* Given exercise *
Using the records provided below, locate and copy each line that contains the word "Blender".
──────── Data for the task
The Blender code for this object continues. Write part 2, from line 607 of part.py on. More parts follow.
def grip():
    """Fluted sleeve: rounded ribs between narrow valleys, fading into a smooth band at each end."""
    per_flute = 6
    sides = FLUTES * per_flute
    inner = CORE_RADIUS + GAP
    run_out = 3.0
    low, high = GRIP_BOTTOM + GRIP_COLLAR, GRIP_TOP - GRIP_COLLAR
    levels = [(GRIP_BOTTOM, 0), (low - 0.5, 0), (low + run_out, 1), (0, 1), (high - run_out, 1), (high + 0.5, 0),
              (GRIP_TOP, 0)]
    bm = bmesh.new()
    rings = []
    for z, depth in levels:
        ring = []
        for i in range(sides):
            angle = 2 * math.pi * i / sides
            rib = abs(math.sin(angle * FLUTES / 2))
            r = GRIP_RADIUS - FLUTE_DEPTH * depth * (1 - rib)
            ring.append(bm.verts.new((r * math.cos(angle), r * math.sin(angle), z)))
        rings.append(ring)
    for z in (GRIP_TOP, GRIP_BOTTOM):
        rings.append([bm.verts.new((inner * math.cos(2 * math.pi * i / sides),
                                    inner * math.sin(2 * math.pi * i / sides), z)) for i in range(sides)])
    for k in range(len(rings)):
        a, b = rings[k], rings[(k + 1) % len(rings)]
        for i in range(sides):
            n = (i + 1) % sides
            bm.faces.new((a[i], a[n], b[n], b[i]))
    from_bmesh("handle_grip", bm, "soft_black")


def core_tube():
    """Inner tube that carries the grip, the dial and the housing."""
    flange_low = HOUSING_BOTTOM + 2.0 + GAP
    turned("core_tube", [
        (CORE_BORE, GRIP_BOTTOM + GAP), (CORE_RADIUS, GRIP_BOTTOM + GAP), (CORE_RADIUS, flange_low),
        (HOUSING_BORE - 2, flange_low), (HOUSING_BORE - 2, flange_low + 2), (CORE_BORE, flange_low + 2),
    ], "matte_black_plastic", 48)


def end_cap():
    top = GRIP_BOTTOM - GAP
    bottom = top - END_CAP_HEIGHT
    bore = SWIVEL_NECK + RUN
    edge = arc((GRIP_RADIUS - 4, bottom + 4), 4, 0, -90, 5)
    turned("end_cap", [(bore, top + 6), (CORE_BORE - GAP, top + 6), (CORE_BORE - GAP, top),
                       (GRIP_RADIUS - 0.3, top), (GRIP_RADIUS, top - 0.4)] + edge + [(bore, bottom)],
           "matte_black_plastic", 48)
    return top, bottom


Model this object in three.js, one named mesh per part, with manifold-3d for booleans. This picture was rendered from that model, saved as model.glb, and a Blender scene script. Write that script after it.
────────────────
* Solution for this exercise *
The Blender code for this object continues. Write part 2, from line 607 of part.py on. More parts follow.
Model this object in three.js, one named mesh per part, with manifold-3d for booleans. This picture was rendered from that model, saved as model.glb, and a Blender scene script. Write that script after it.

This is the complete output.